Elizabeth Taylor and Richard Burton together during the filming of 'The VIPs' at Borehamwood in London. Image: PA

The way we were: extravagance

March 8, 2019
121AD

Suetonius, the Emperor Hadrian’s secretary, describes the extravagance of the Emperor Nero (54-68 AD) in his history, The Twelve Caesars:

“There was nothing however in which he was more ruinously prodigal than in building. He made a palace extending all the way from the Palatine to the Esquiline [two of the seven hills of Rome], which at first he called the House of Passage, but when it was burned shortly after its completion and rebuilt, the Golden House.

Its size and splendour will be sufficiently indicated by the following details. Its vestibule was large enough to contain a colossal statue of the emperor 120 feet high; and it was so extensive that it had a triple colonnade a mile long. There was a pond too, like a sea, surrounded with buildings to represent cities, besides tracts of country, varied by tilled fields, vineyards, pastures and woods, with great numbers of wild and domestic animals.

In the rest of the house all parts were overlaid with gold and adorned with gems and mother-ofpearl. There were dining-rooms with fretted ceils of ivory, whose panels could turn and shower down flowers and were fitted with pipes for sprinkling the guests with perfumes. The main banquet hall was circular and constantly revolved day and night, like the heavens.
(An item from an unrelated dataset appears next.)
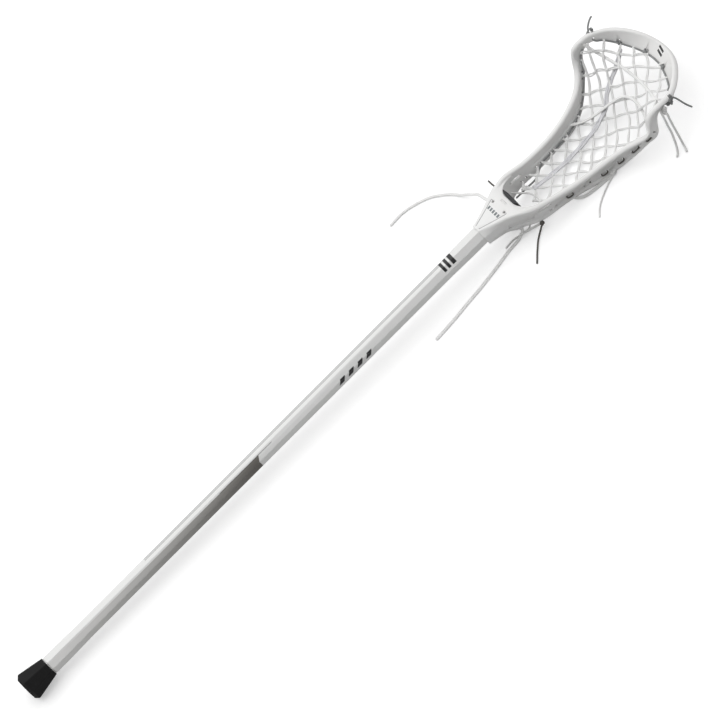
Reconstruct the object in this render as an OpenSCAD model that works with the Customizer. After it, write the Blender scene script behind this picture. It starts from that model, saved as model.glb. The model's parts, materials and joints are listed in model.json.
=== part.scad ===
// Women's field lacrosse stick, lying face up on a table.
// The stick frame has +X from the butt to the scoop along the shaft's axis, +Z out of the open
// face of the head and +Y to the left. place() tips that frame so that the end cap and the two
// lower rails of the head touch z = 0. The origin is under the middle of the stick.

/* [Shaft] */
// Length of the shaft, from its butt end to its end inside the head
shaft_len = 814; // [500:1:900]
// Size of the shaft across its flats
shaft_af = 22.2; // [20:0.1:25]
// Size across the flats where the shaft swells, at the cap and at the head
swell_af = 23.8; // [22.3:0.1:27]
// Wall of the shaft tube
shaft_wall = 1.5; // [1:0.1:2.5]

/* [End cap] */
// Length of the end cap
cap_len = 39; // [25:0.5:60]
// Thickness of the closed end of the cap
cap_floor = 5; // [3:0.5:10]
// Largest size of the cap across its flats
cap_af = 37.8; // [32:0.1:45]
// Size of the cap's end face across its flats
cap_face_af = 29.5; // [24:0.1:32]
// Wall of the cap's sleeve at its mouth
cap_wall = 1.4; // [1:0.1:3]
// Clearance between the cap's sleeve and the shaft, on each side
cap_gap = 0.25; // [0.1:0.05:0.6]

/* [Head] */
// Length of the head, from the mouth of its throat to the tip of the scoop
head_len = 320; // [270:1:385]
// Width of the head over the shoulders
head_w = 175; // [146:1:215]
// Depth of the socket that takes the shaft
socket_depth = 48; // [36:1:60]
// Clearance between the socket and the shaft, on each side
socket_gap = 0.15; // [0.1:0.05:0.4]
// Thickness of the head's side walls
wall_t = 3.4; // [2.4:0.1:4.4]
// Thickness of the bead along the lower edge of the walls
bead_t = 4.8; // [4.5:0.1:6]
// Width of the rail along the upper edge
rail_w = 8; // [6:0.1:10]
// Diameter of the string holes
hole_d = 3.4; // [2.8:0.1:4]

/* [Head screw] */
// Diameter of the screw's shank
screw_d = 3.5; // [3:0.1:4.5]
// Length of the screw under its head
screw_len = 11; // [10:0.5:12]
// Diameter of the screw's head
screw_head_d = 7; // [6:0.1:8]
// Thickness of the screw's head
screw_head_t = 2.6; // [2:0.1:3]
// Clearance around the screw
screw_gap = 0.2; // [0.1:0.05:0.4]

/* [Pocket and strings] */
// Thickness of the pocket's mesh
mesh_t = 1.8; // [1.2:0.1:3]
// Thickness of the foam ball stop
stop_t = 4.6; // [3:0.1:7]
// Diameter of the sidewall and top strings
string_d = 2.4; // [2:0.1:3]
// Diameter of the shooting strings
shooter_d = 3; // [2.4:0.1:3.6]
// Width of the thick strand along the middle of the pocket
runner_w = 6; // [4:0.5:9]
// Width of the throat laces
lace_w = 4.2; // [3:0.1:5]

/* [Hidden] */

// Along the shaft
seat_gap = 0.3;
shaft_x = cap_floor + seat_gap;
mouth_x = shaft_x + shaft_len - socket_depth;
tip_x = mouth_x + head_len;
cap_wide_x = 4.5;
cap_mouth_af = shaft_af + 2 * (cap_gap + cap_wall);
swell_start = 0.8;
swell_flat = 22;
swell_run = 38;
screw_at = 24;
screw_x = mouth_x + screw_at;

// The head's outline, left half, in parts of its length and of half its width:
// rail [x, y, z], lower edge [x, y, z], and how far the wall stands inside the rail's outer edge.
// Heights are millimetres above the shaft's axis.
outline = [
    [0.144, 0.337, 11.0, 0.144, 0.194, -22.5, 1.0],
    [0.191, 0.427, 7.6, 0.188, 0.286, -25.0, 1.0],
    [0.231, 0.462, 4.4, 0.228, 0.335, -26.3, 1.0],
    [0.303, 0.478, -3.3, 0.303, 0.366, -28.7, 1.0],
    [0.378, 0.514, -8.5, 0.378, 0.406, -32.3, 1.0],
    [0.453, 0.552, -11.2, 0.453, 0.469, -36.0, 1.0],
    [0.528, 0.608, -10.4, 0.528, 0.511, -37.0, 1.0],
    [0.600, 0.697, -8.2, 0.600, 0.606, -32.7, 1.0],
    [0.647, 0.794, -5.2, 0.647, 0.709, -25.0, 1.0],
    [0.683, 0.909, 1.5, 0.684, 0.794, -17.2, 1.0],
    [0.708, 0.994, 13.0, 0.713, 0.861, -11.0, 1.0],
    [0.730, 0.998, 23.5, 0.734, 0.912, -3.0, 1.0],
    [0.753, 0.974, 28.8, 0.753, 0.918, 9.0, 0.95],
    [0.778, 0.963, 30.6, 0.778, 0.887, 18.0, 0.88],
    [0.816, 0.951, 30.0, 0.809, 0.857, 20.0, 0.8],
    [0.856, 0.909, 26.4, 0.842, 0.794, 13.5, 0.72],
    [0.891, 0.823, 23.2, 0.866, 0.709, 6.0, 0.66],
    [0.925, 0.691, 20.4, 0.884, 0.583, 2.6, 0.62],
    [0.953, 0.549, 17.0, 0.898, 0.446, 1.0, 0.6],
    [0.977, 0.389, 12.8, 0.909, 0.309, 0.4, 0.6],
    [0.994, 0.206, 9.0, 0.918, 0.154, 0.1, 0.6],
    [1.000, 0.000, 7.5, 0.921, 0.000, 0.0, 0.6]];
steps = 3;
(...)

He had baths supplied with sea water and sulphur water.

When the edifice was finished in this style and he dedicated it, he deigned to say nothing more in the way of approval than that he was at last beginning to be housed like a human being.”

30th August, 1856

Earl Granville, Queen Victoria’s representative at the coronation of Czar Alexander, writes to her from Moscow:

“The preparations for the coronation are on an immense scale. The present estimate of the expenses is £1,000,000; the last coronation cost half that sum; the coronation of Alexander, £150,000; while that of the Emperor Paul did not exceed £50,000. The military household of the present Emperor consists of one hundred and twenty generals—that of Nicholas, at the beginning of his reign, consisted of twenty.”

A million pounds sterling was the equivalent of £100m today, which was twenty times the cost of Victoria’s own coronation in 1838 and four times the extravagant outlay for that of George IV. Granville observed: “No country in Europe will furnish so fair a chance of success to Socialism.”

30th October, 1967

Richard Burton writes in his diary:

“I bought Elizabeth [Taylor, his wife] the jet plane we flew in yesterday. It costs, brand-new, 960,000 dollars [£5.4m today]. She was not displeased. I think we can operate it at a reasonably practicable rate - perhaps with luck almost nothing. This may sound like famous last words but I feel safe in it. It can, in 12 to 15 hours, and with one or two stops depending on the weather, cross the Atlantic. It can land on any small airfield including unpaved ones. It can land at Abingdon when we go to Oxford next month. It can land at Saanen [the Burtons' house in Switzerland]. It also means that we will never have to land at that horrible

London airport [Heathrow] ever again!”